97 Agile Ideas - Idea Number 21
The Andon Line
This is definitely an Agile idea, a story that's told. What the actual practice is, and where it can be found is possibly a different matter.
The way the story goes, on the Toyota production line there is a pull-cord above the head of the workers. If the workers pull the cord, the line stops.
Everybody on the line understands that if they see a problem with something either as it comes to them on the line, or as they are doing there work on the line, they should pull the cord.
Pulling the cord results in the focus now being shifted to getting the line moving again. Investigating the source of the problem, possibly using a method known as the "5 Whys" or root cause analysis. Investigating possible solutions to the problem and then implementing them.
Use of the Andon line has two important benefits:
1) Very few things that are faulty get the whole way down the production line.

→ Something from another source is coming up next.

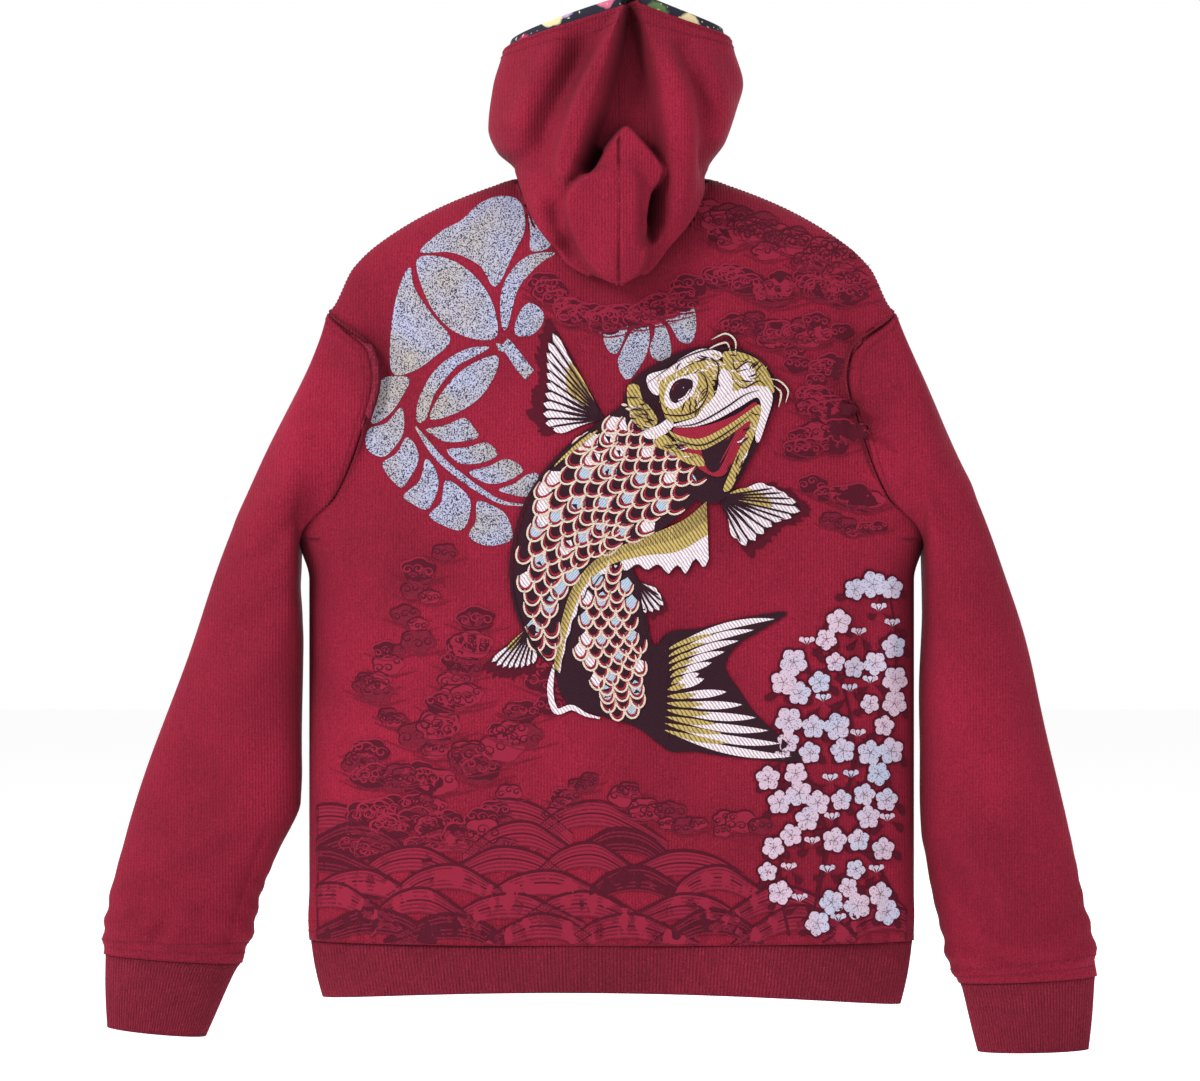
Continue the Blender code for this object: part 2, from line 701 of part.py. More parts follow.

2) It's hard for management to persuade anyone that things are going well when the line isn't moving. This focuses the whole organisation on getting the line moving when it isn't and keeping it moving when it is.
How does this translate into software development? It's a good question. In Scrum there is a notion of "abandoning the sprint" if it becomes obvious that the things that were planned in sprint planning are either the wrong thing or simply aren't possible. But perhaps the most important thing we can take from this idea is the notion of the power of making management subservient to production.